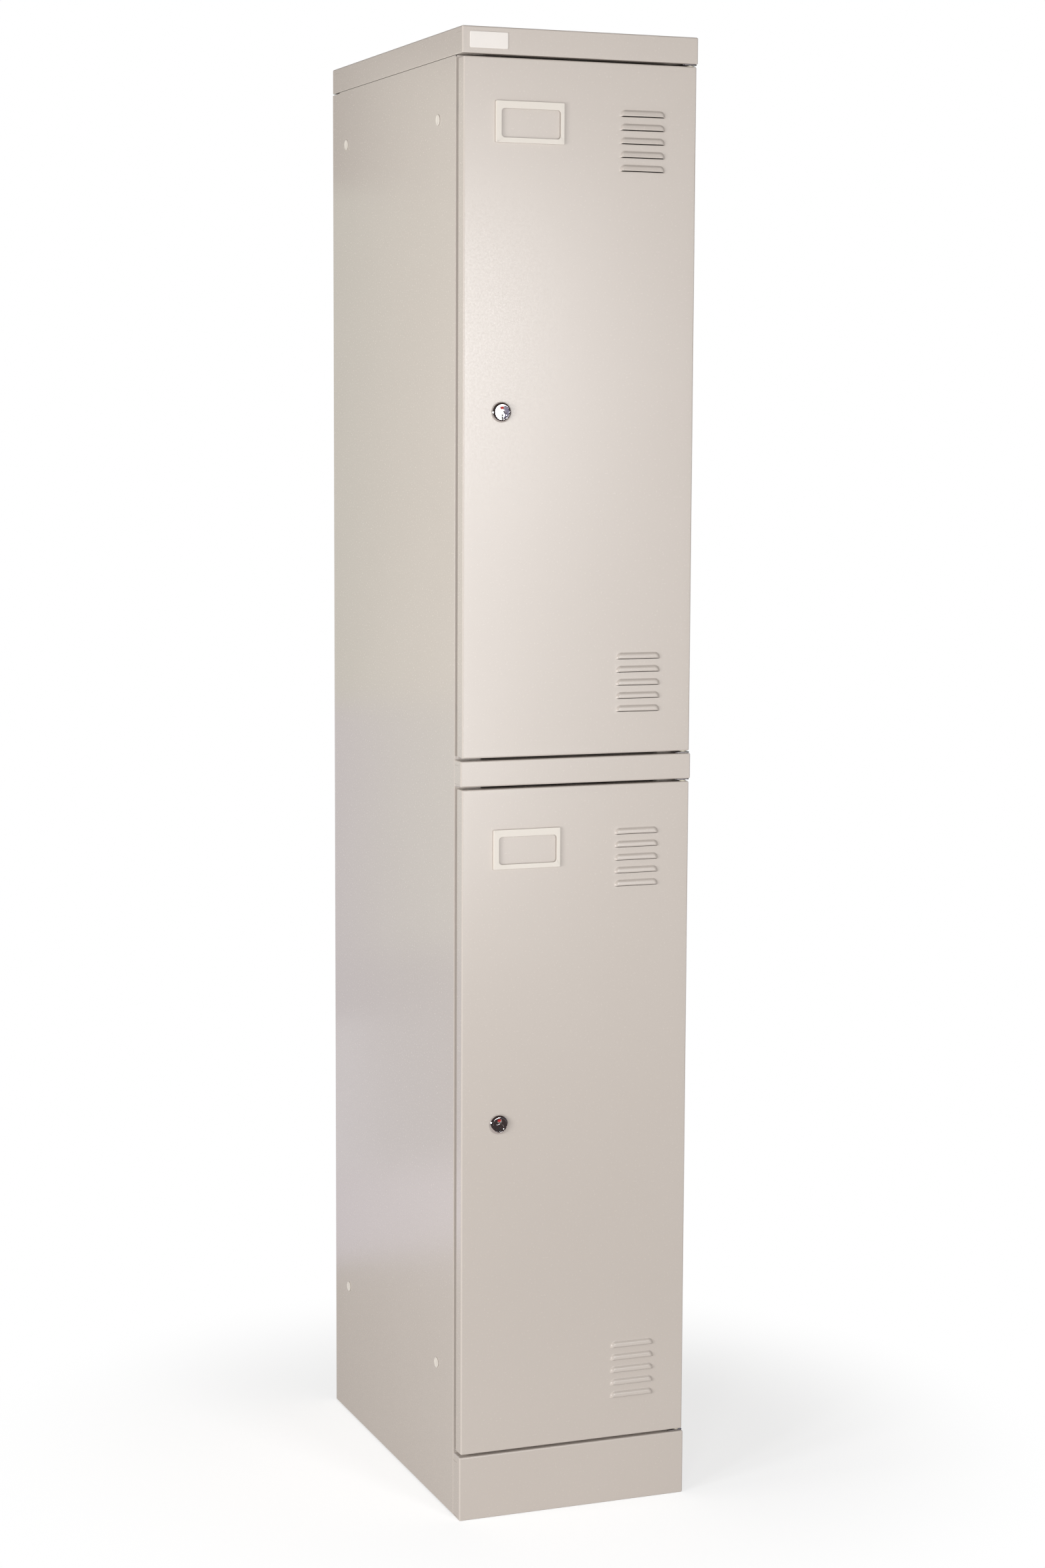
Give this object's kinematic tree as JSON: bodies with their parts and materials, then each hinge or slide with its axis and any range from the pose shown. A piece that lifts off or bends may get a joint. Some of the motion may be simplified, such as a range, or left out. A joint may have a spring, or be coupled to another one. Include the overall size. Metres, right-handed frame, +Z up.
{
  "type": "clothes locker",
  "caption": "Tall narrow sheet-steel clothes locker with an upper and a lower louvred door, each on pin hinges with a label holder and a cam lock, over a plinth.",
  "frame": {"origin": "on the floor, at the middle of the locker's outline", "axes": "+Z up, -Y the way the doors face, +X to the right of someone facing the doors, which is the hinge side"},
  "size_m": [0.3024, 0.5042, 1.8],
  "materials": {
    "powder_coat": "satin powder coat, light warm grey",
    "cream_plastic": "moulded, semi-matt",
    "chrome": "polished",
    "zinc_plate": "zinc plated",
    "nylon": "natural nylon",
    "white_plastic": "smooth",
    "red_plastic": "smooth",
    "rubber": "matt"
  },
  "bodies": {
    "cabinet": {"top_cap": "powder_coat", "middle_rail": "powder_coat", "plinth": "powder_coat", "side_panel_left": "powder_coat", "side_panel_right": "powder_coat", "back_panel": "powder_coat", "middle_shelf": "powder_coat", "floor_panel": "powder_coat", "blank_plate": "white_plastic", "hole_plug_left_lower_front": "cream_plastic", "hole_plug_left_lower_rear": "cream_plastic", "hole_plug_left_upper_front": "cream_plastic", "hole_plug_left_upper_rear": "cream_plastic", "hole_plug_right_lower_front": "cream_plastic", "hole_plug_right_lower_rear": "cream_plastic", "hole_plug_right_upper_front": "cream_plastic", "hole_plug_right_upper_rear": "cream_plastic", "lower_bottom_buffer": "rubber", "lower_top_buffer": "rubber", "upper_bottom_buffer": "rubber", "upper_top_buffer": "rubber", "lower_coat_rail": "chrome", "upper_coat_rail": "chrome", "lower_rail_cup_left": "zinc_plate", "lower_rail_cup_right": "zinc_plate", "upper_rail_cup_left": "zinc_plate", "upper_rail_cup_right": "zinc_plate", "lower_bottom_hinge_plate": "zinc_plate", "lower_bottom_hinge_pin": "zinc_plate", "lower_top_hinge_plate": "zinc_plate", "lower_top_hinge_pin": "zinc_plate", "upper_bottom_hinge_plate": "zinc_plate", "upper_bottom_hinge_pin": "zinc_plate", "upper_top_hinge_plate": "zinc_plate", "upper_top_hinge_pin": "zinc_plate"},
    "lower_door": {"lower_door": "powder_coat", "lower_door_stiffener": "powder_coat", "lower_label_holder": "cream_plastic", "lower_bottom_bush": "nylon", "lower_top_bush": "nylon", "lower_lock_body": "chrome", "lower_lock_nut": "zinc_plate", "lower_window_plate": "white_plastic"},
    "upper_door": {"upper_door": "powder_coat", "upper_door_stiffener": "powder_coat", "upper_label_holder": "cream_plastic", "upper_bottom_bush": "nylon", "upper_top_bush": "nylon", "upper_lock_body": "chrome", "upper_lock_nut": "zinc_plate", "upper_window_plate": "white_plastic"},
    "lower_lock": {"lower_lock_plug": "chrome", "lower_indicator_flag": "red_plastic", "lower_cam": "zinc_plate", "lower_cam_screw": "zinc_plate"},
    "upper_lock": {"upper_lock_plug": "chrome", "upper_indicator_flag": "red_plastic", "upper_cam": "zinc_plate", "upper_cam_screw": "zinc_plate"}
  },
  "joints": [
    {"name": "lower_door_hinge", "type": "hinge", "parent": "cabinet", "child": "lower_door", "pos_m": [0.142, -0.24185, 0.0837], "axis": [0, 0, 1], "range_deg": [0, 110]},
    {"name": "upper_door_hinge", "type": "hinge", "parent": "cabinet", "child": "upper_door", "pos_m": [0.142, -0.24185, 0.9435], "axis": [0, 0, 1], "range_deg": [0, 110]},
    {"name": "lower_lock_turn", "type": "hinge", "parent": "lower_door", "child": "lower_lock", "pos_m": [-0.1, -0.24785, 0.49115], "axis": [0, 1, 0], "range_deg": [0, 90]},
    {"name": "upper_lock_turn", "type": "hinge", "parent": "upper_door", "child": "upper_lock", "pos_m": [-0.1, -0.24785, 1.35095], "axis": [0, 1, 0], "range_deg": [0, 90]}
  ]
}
* * * * * * *
(Request):
Return each line of the data exactly as written above.

(Correct output):
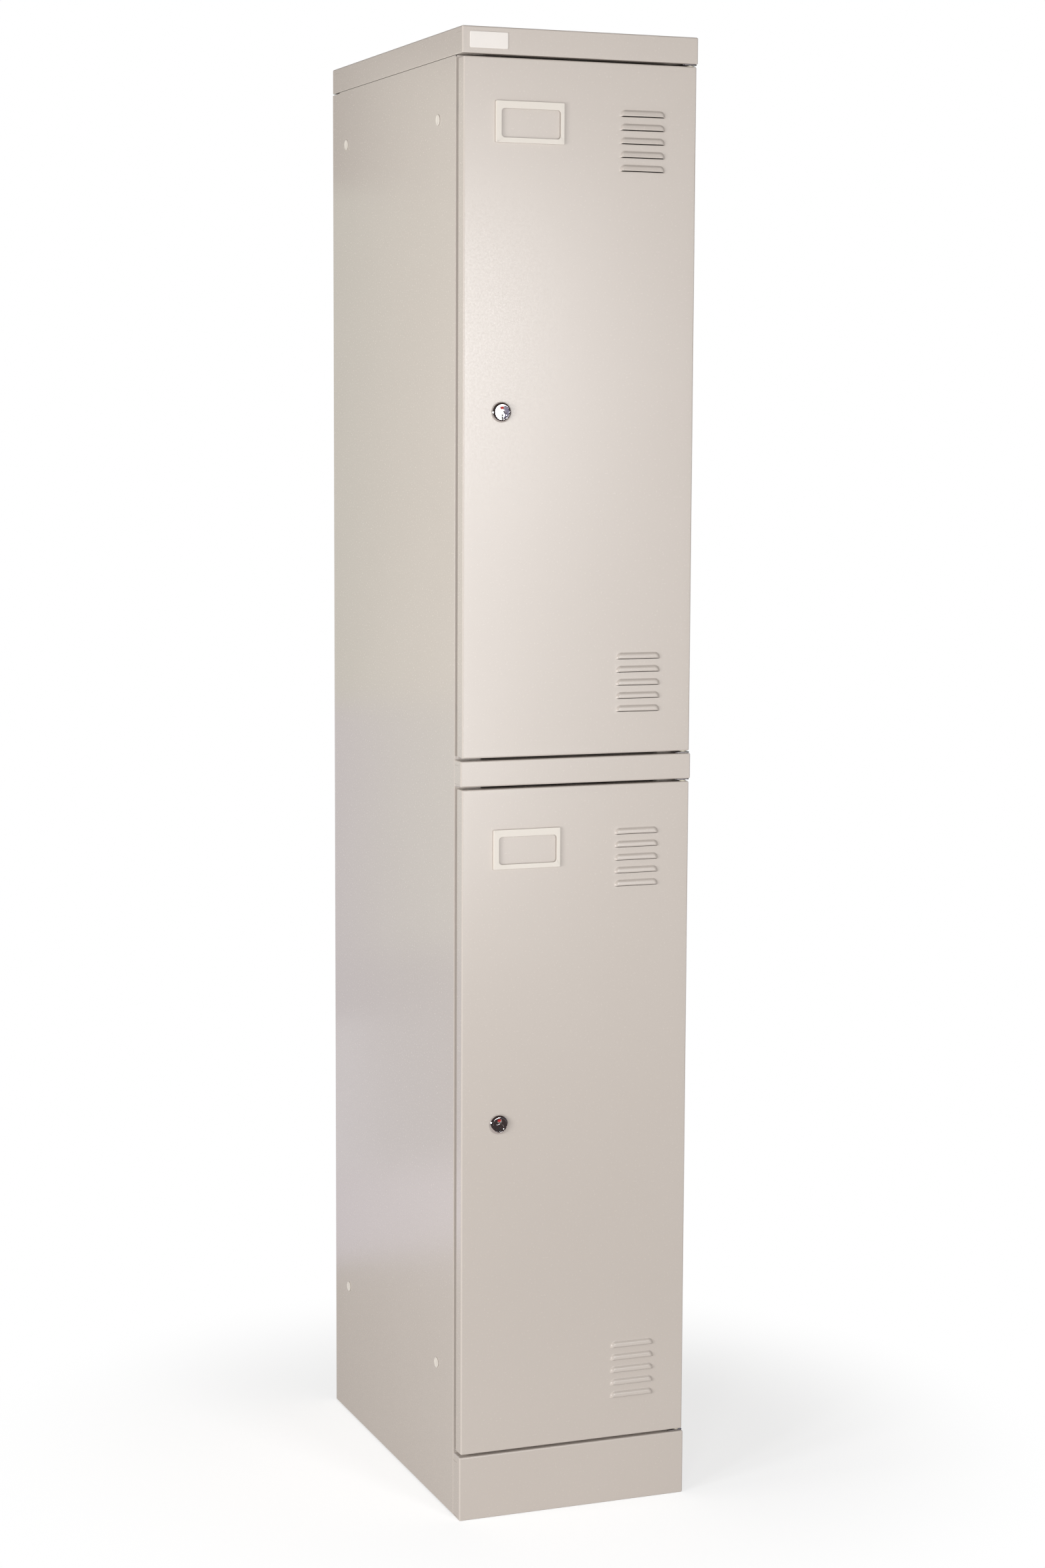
Give this object's kinematic tree as JSON: bodies with their parts and materials, then each hinge or slide with its axis and any range from the pose shown. A piece that lifts off or bends may get a joint. Some of the motion may be simplified, such as a range, or left out. A joint may have a spring, or be coupled to another one. Include the overall size. Metres, right-handed frame, +Z up.
{
  "type": "clothes locker",
  "caption": "Tall narrow sheet-steel clothes locker with an upper and a lower louvred door, each on pin hinges with a label holder and a cam lock, over a plinth.",
  "frame": {"origin": "on the floor, at the middle of the locker's outline", "axes": "+Z up, -Y the way the doors face, +X to the right of someone facing the doors, which is the hinge side"},
  "size_m": [0.3024, 0.5042, 1.8],
  "materials": {
    "powder_coat": "satin powder coat, light warm grey",
    "cream_plastic": "moulded, semi-matt",
    "chrome": "polished",
    "zinc_plate": "zinc plated",
    "nylon": "natural nylon",
    "white_plastic": "smooth",
    "red_plastic": "smooth",
    "rubber": "matt"
  },
  "bodies": {
    "cabinet": {"top_cap": "powder_coat", "middle_rail": "powder_coat", "plinth": "powder_coat", "side_panel_left": "powder_coat", "side_panel_right": "powder_coat", "back_panel": "powder_coat", "middle_shelf": "powder_coat", "floor_panel": "powder_coat", "blank_plate": "white_plastic", "hole_plug_left_lower_front": "cream_plastic", "hole_plug_left_lower_rear": "cream_plastic", "hole_plug_left_upper_front": "cream_plastic", "hole_plug_left_upper_rear": "cream_plastic", "hole_plug_right_lower_front": "cream_plastic", "hole_plug_right_lower_rear": "cream_plastic", "hole_plug_right_upper_front": "cream_plastic", "hole_plug_right_upper_rear": "cream_plastic", "lower_bottom_buffer": "rubber", "lower_top_buffer": "rubber", "upper_bottom_buffer": "rubber", "upper_top_buffer": "rubber", "lower_coat_rail": "chrome", "upper_coat_rail": "chrome", "lower_rail_cup_left": "zinc_plate", "lower_rail_cup_right": "zinc_plate", "upper_rail_cup_left": "zinc_plate", "upper_rail_cup_right": "zinc_plate", "lower_bottom_hinge_plate": "zinc_plate", "lower_bottom_hinge_pin": "zinc_plate", "lower_top_hinge_plate": "zinc_plate", "lower_top_hinge_pin": "zinc_plate", "upper_bottom_hinge_plate": "zinc_plate", "upper_bottom_hinge_pin": "zinc_plate", "upper_top_hinge_plate": "zinc_plate", "upper_top_hinge_pin": "zinc_plate"},
    "lower_door": {"lower_door": "powder_coat", "lower_door_stiffener": "powder_coat", "lower_label_holder": "cream_plastic", "lower_bottom_bush": "nylon", "lower_top_bush": "nylon", "lower_lock_body": "chrome", "lower_lock_nut": "zinc_plate", "lower_window_plate": "white_plastic"},
    "upper_door": {"upper_door": "powder_coat", "upper_door_stiffener": "powder_coat", "upper_label_holder": "cream_plastic", "upper_bottom_bush": "nylon", "upper_top_bush": "nylon", "upper_lock_body": "chrome", "upper_lock_nut": "zinc_plate", "upper_window_plate": "white_plastic"},
    "lower_lock": {"lower_lock_plug": "chrome", "lower_indicator_flag": "red_plastic", "lower_cam": "zinc_plate", "lower_cam_screw": "zinc_plate"},
    "upper_lock": {"upper_lock_plug": "chrome", "upper_indicator_flag": "red_plastic", "upper_cam": "zinc_plate", "upper_cam_screw": "zinc_plate"}
  },
  "joints": [
    {"name": "lower_door_hinge", "type": "hinge", "parent": "cabinet", "child": "lower_door", "pos_m": [0.142, -0.24185, 0.0837], "axis": [0, 0, 1], "range_deg": [0, 110]},
    {"name": "upper_door_hinge", "type": "hinge", "parent": "cabinet", "child": "upper_door", "pos_m": [0.142, -0.24185, 0.9435], "axis": [0, 0, 1], "range_deg": [0, 110]},
    {"name": "lower_lock_turn", "type": "hinge", "parent": "lower_door", "child": "lower_lock", "pos_m": [-0.1, -0.24785, 0.49115], "axis": [0, 1, 0], "range_deg": [0, 90]},
    {"name": "upper_lock_turn", "type": "hinge", "parent": "upper_door", "child": "upper_lock", "pos_m": [-0.1, -0.24785, 1.35095], "axis": [0, 1, 0], "range_deg": [0, 90]}
  ]
}